- Given instruction
Output each line of the material exactly as it stands.

--- BEGIN Information shown ---

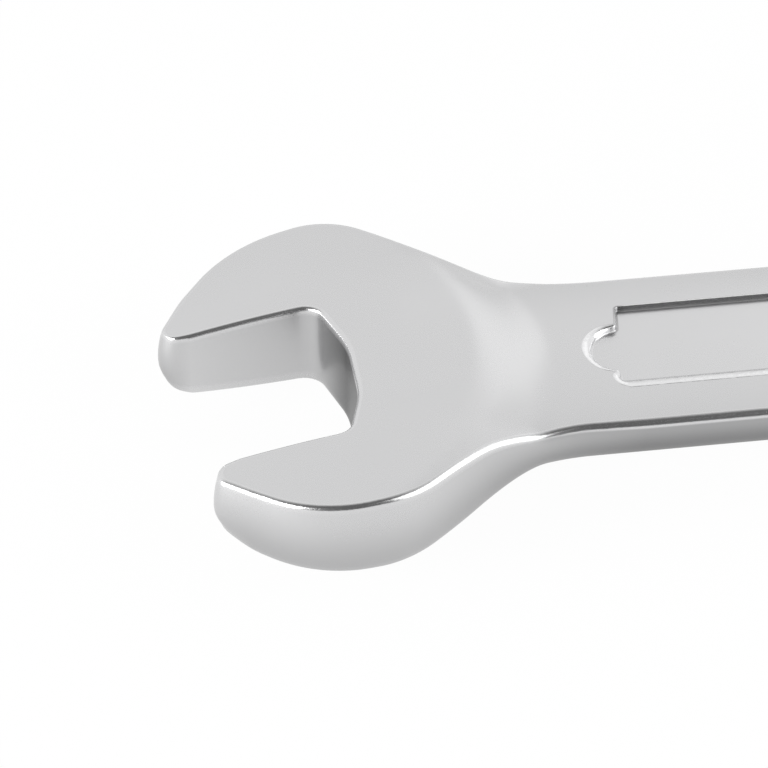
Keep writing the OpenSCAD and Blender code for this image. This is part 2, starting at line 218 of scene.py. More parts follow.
class WrenchStage(bpy.types.PropertyGroup):
    azimuth: FloatProperty(
        name="Azimuth", description="Direction of the camera round the wrench, 0 looks along +Y",
        default=math.radians(-7.83), subtype="ANGLE")
    elevation: FloatProperty(
        name="Elevation", description="Height angle of the camera", default=math.radians(40), subtype="ANGLE")
    distance: length("Distance", "From the camera to the point that it aims at", 258.6)
    aim: FloatVectorProperty(
        name="Aim", description="Point in the middle of the picture", default=(-0.15009, 0.00028, 0),
        subtype="TRANSLATION")
    lens: FloatProperty(name="Lens", description="Focal length on a 36 mm sensor", default=180)
    background: FloatProperty(
        name="Background", description="Brightness of floor and world where they are seen", default=1.0,
        min=0)
    backdrop: FloatProperty(
        name="Backdrop", description="Brightness of the world's light", default=1.0, min=0)
    horizon: FloatProperty(
        name="Horizon", description="Share of the backdrop's brightness that is left low behind the wrench",
        default=0.8, min=0)
    room: FloatProperty(
        name="Room", description="Brightness of the dark room behind the camera", default=0.12, min=0)
    room_height: FloatProperty(
        name="Room height", description="Height angle of the dark room's middle", default=math.radians(30),
        subtype="ANGLE")
    room_starts: FloatProperty(
        name="Room starts", description="Angle from the dark room's middle where it begins to brighten",
        default=math.radians(45), subtype="ANGLE")
    horizon_starts: FloatProperty(
        name="Horizon starts", description="Angle from the dark room's middle where the backdrop falls off",
        default=math.radians(112), subtype="ANGLE")
    horizon_ends: FloatProperty(
        name="Horizon ends", description="Angle from the dark room's middle where Horizon's share is reached",
        default=math.radians(150), subtype="ANGLE")
    room_ends: FloatProperty(
        name="Room ends", description="Angle from the dark room's middle where the backdrop is reached",
        default=math.radians(95), subtype="ANGLE")


# ---------------------------------------------------------------- shape functions, in millimetres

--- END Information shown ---

- Written solution
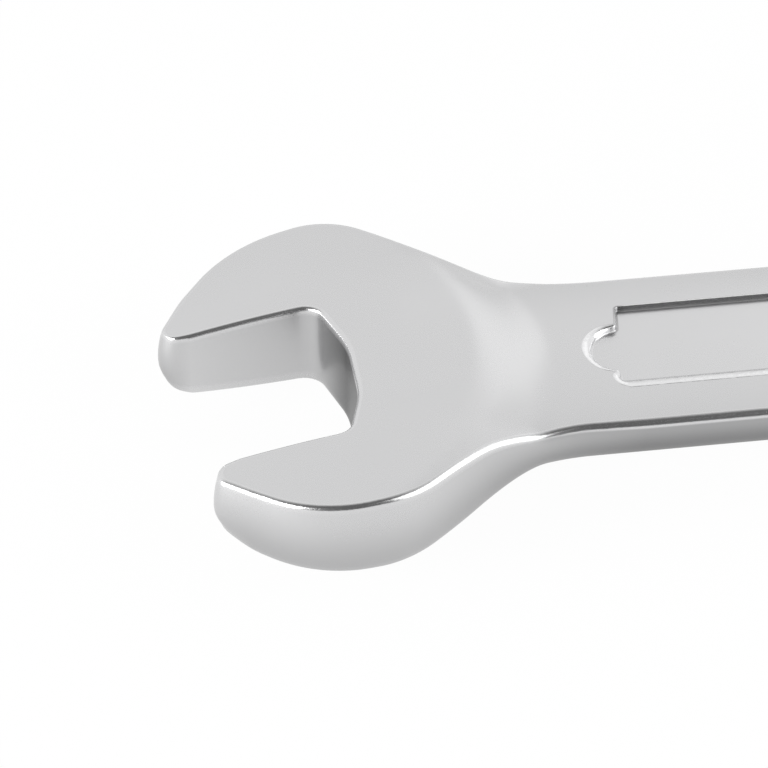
Keep writing the OpenSCAD and Blender code for this image. This is part 2, starting at line 218 of scene.py. More parts follow.
class WrenchStage(bpy.types.PropertyGroup):
    azimuth: FloatProperty(
        name="Azimuth", description="Direction of the camera round the wrench, 0 looks along +Y",
        default=math.radians(-7.83), subtype="ANGLE")
    elevation: FloatProperty(
        name="Elevation", description="Height angle of the camera", default=math.radians(40), subtype="ANGLE")
    distance: length("Distance", "From the camera to the point that it aims at", 258.6)
    aim: FloatVectorProperty(
        name="Aim", description="Point in the middle of the picture", default=(-0.15009, 0.00028, 0),
        subtype="TRANSLATION")
    lens: FloatProperty(name="Lens", description="Focal length on a 36 mm sensor", default=180)
    background: FloatProperty(
        name="Background", description="Brightness of floor and world where they are seen", default=1.0,
        min=0)
    backdrop: FloatProperty(
        name="Backdrop", description="Brightness of the world's light", default=1.0, min=0)
    horizon: FloatProperty(
        name="Horizon", description="Share of the backdrop's brightness that is left low behind the wrench",
        default=0.8, min=0)
    room: FloatProperty(
        name="Room", description="Brightness of the dark room behind the camera", default=0.12, min=0)
    room_height: FloatProperty(
        name="Room height", description="Height angle of the dark room's middle", default=math.radians(30),
        subtype="ANGLE")
    room_starts: FloatProperty(
        name="Room starts", description="Angle from the dark room's middle where it begins to brighten",
        default=math.radians(45), subtype="ANGLE")
    horizon_starts: FloatProperty(
        name="Horizon starts", description="Angle from the dark room's middle where the backdrop falls off",
        default=math.radians(112), subtype="ANGLE")
    horizon_ends: FloatProperty(
        name="Horizon ends", description="Angle from the dark room's middle where Horizon's share is reached",
        default=math.radians(150), subtype="ANGLE")
    room_ends: FloatProperty(
        name="Room ends", description="Angle from the dark room's middle where the backdrop is reached",
        default=math.radians(95), subtype="ANGLE")


# ---------------------------------------------------------------- shape functions, in millimetres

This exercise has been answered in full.